Some of those who drove the feuding are now living abroad, with southern Spain the preferred destination. But most of the key players are either dead or in jail.

In Finglas, in north Dublin, Marlo Hyland led the largest drug and armed-robbery gang in the State. But so prolific had he become that the Garda launched an operation to bring down his empire. Under Operation Oak, Hyland and those around him were subjected to close Garda attention.

In December 2006 his associates shot him dead.

His successor, Eamon Dunne, was killed in a pub in Cabra, in Dublin, in April 2010 but not before 11 people had been murdered by the Finglas-based gang while he was in charge.

The man who took over from Dunne has been warned by gardaí several times that his life is in danger, and he has kept a much lower profile.

In Limerick almost all of the main players in the McCarthy-Dundon gang are in jail, and several key people who belonged to the rival Keane-Collopy gang are either in prison or dead.
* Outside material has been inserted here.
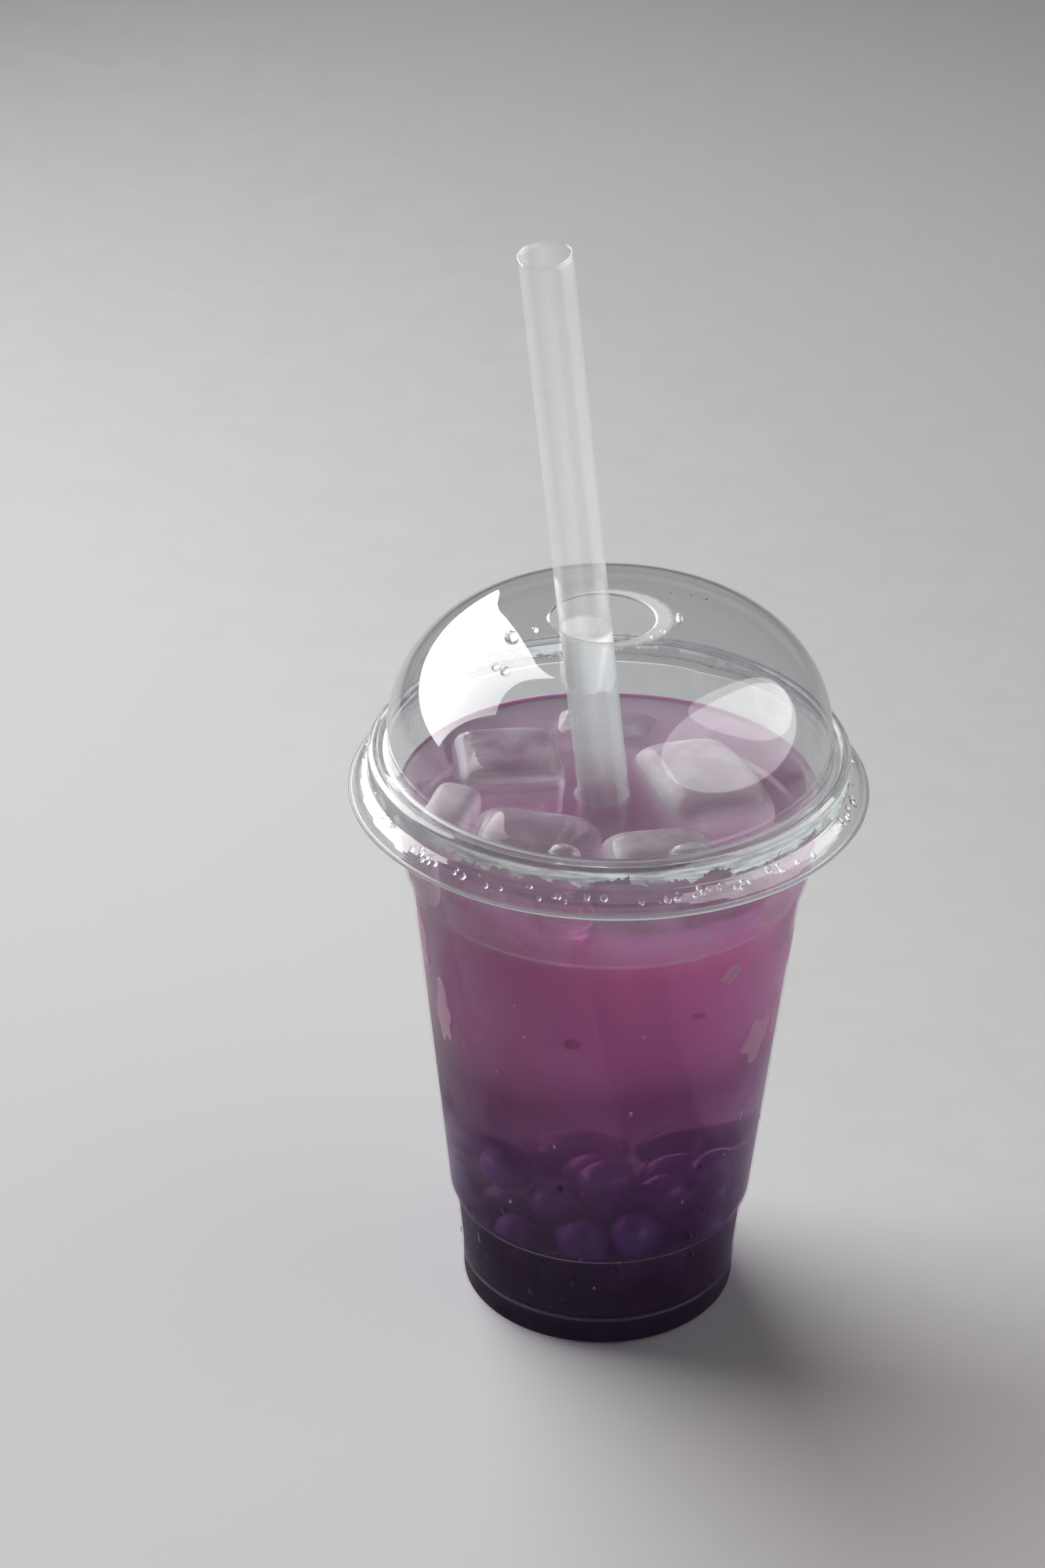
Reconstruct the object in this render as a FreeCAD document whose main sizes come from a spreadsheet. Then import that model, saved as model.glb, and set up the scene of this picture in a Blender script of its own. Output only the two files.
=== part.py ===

The Limerick feud killings have stopped.

The Crumlin-Drimnagh feud saw two groups of young men unleash a killing spree that cost 12 lives. One of the gang leaders, Brian Rattigan, is in prison serving life for a stabbing murder. His rival gang leader is in prison awaiting trial.

In Blanchardstown, in west Dublin, the collective referred to by the media as the Westies are almost all dead.

Shane Coates and Stephen Sugg were shot dead in Spain in 2004, at the ages of 21 and 27, and buried in concrete under a warehouse, their bodies not found for almost three years. Bernard Sugg, who was 23, was shot in 2003.

The rivals of Coates and the Suggs, brothers Andrew and Mark Glennon, aged 30 and 32, were shot dead in April 2005. In Coolock, in north Dublin, a number of rival factions have killed key players on each side; others have been jailed.

Similar scenarios have played out in localised feuds in Sheriff Street, in the north inner city, in Darndale and Baldoyle, on the north side, and in Clondalkin, in the west.

Since the murder two years ago of the then leader of the Real IRA in Dublin, Alan Ryan, the extortion-based feud between the dissident republicans and Dublin’s main organised crime gangs has been silent.